- **PROVIDED MATERIAL**:
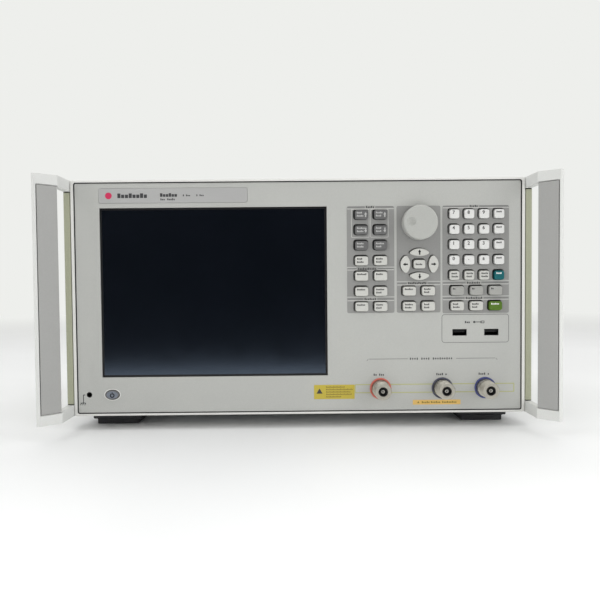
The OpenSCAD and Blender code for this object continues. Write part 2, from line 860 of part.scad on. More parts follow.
module fan_rotor() {
    back = rear_y - rear_t;
    hub_front = back - fan_t + 2;
    hub_d = fan_t - 2 - fan_base_t - 1;
    color([0.2, 0.2, 0.21]) translate([fan_x, 0, fan_z]) {
        rod(hub_front, hub_d, fan_hub_r);
        rod(hub_front + hub_d - 1, fan_base_t + 1.5, fan_shaft_r);
        intersection() {
            rod(hub_front, hub_d, fan_blade_r);
            for (i = [0:fan_blades - 1]) rotate([0, i * 360 / fan_blades, 0])
                translate([fan_hub_r - 1, hub_front + hub_d / 2, 0]) rotate([-35, 0, 0])
                    translate([0, -hub_d * 0.7, -0.9]) cube([fan_blade_r, hub_d * 1.4, 1.8]);
        }
    }
}

module ac_inlet() {
    outer_w = inlet_w + 2 * inlet_wall;
    outer_h = inlet_h + 2 * inlet_wall;
    color([0.09, 0.09, 0.1]) translate([inlet_x, 0, inlet_z]) {
        difference() {
            union() {
                upright(rear_y - inlet_d - 2, inlet_d + 2) rounded(outer_w, outer_h, 1.5);
                upright(rear_y, inlet_flange_t) rounded(48, outer_h + 3, 3);
            }
            upright(rear_y + inlet_flange_t - inlet_d, inlet_d + 1) rounded(inlet_w, inlet_h, 2);
        }
        for (p = [[-7, -1.5], [0, 2], [7, -1.5]])
            translate([p[0], 0, p[1]]) upright(rear_y + inlet_flange_t - inlet_d - 1, 13)
                square([2, 4], center = true);
    }
}

module rear_connectors() {
    color([0.74, 0.73, 0.68]) {
        for (x = bnc_x) translate([x, 0, bnc_z]) {
            difference() {
                union() {
                    rod(rear_y - rear_t - 8, bnc_rise + rear_t + 8, bnc_r);
                    rod(rear_y - rear_t - 2, 2, bnc_r + 2);
                    translate([0, rear_y, 0]) rotate([-90, 0, 0]) cylinder(h = 2, r = bnc_r + 2.2, $fn = 6);
                }
                rod(rear_y + bnc_rise - 9, 10, bnc_bore_r);
            }
            rod(rear_y + bnc_rise - 9.5, 8.5, bnc_core_r);
        }
        translate([lan_x, 0, lan_z]) difference() {
            upright(rear_y - 18, 19) square([lan_w, lan_h], center = true);
            upright(rear_y - 12, 14) square([lan_open_w, lan_open_h], center = true);
        }
        translate([handler_x, 0, handler_z]) {
            upright(rear_y - 12, 18) rounded(handler_w, handler_h, 2);
            upright(rear_y - rear_t - 1.5, 1.5) rounded(handler_w + 16, handler_h + 4, 2);
        }
        translate([video_x, 0, video_z]) {
            upright(rear_y - 10, 15) rounded(video_w - 6, video_h - 2, 2);
            upright(rear_y - rear_t - 1.2, 1.2) rounded(video_w + 8, video_h + 4, 2);
        }
    }
}

// ---------- assembly ----------

front_frame();
front_panel();
nameplate();
display_window();
lcd_module();
keypad_board();
encoder_body();
rf_out_connector();
port_1_connector();
port_2_connector();
port_rings();
usb_sockets();
ground_jack();
chassis();
cover();
rear_panel();
handle_left();
handle_right();
handle_inserts();
handle_trims();
feet();
rear_bumpers();
power_supply();
main_board();
rf_module();
fan_housing();
ac_inlet();
rear_connectors();
screws();
tuning_knob();
encoder_shaft();
power_button();
key_7();
key_8();
key_9();
key_4();
key_5();
key_6();
key_1();
key_2();
key_3();
key_0();
key_point();
key_sign();
key_up();
key_down();
key_left();
key_right();
key_enter();
key_preset();
key_help();
unit_keys();
edit_keys();
function_keys();
setup_keys();
measurement_keys();
trigger_keys();
calibration_keys();
state_keys();
fan_rotor();
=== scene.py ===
"""Looks of the bench network analyzer: its castings, its printed panel, its keys and its connectors.

Lengths are in millimetres until they reach Blender, which works in metres.
"""
import json
import math

import bmesh
import bpy
from mathutils import Matrix, Vector


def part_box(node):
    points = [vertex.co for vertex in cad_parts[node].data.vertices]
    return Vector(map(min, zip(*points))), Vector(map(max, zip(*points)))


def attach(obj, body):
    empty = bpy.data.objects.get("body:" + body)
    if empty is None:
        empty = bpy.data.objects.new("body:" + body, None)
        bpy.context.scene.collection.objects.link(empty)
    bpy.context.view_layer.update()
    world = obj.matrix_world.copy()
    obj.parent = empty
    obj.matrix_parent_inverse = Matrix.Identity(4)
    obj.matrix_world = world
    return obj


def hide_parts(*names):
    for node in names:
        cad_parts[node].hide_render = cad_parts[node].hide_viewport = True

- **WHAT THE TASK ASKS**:
Look above for the line that contains "fan_housing();". Starting there, transcribe every line exactly until you have copied the line that contains "for node in".

- **ANSWER**:
fan_housing();
ac_inlet();
rear_connectors();
screws();
tuning_knob();
encoder_shaft();
power_button();
key_7();
key_8();
key_9();
key_4();
key_5();
key_6();
key_1();
key_2();
key_3();
key_0();
key_point();
key_sign();
key_up();
key_down();
key_left();
key_right();
key_enter();
key_preset();
key_help();
unit_keys();
edit_keys();
function_keys();
setup_keys();
measurement_keys();
trigger_keys();
calibration_keys();
state_keys();
fan_rotor();
=== scene.py ===
"""Looks of the bench network analyzer: its castings, its printed panel, its keys and its connectors.

Lengths are in millimetres until they reach Blender, which works in metres.
"""
import json
import math

import bmesh
import bpy
from mathutils import Matrix, Vector


def part_box(node):
    points = [vertex.co for vertex in cad_parts[node].data.vertices]
    return Vector(map(min, zip(*points))), Vector(map(max, zip(*points)))


def attach(obj, body):
    empty = bpy.data.objects.get("body:" + body)
    if empty is None:
        empty = bpy.data.objects.new("body:" + body, None)
        bpy.context.scene.collection.objects.link(empty)
    bpy.context.view_layer.update()
    world = obj.matrix_world.copy()
    obj.parent = empty
    obj.matrix_parent_inverse = Matrix.Identity(4)
    obj.matrix_world = world
    return obj


def hide_parts(*names):
    for node in names:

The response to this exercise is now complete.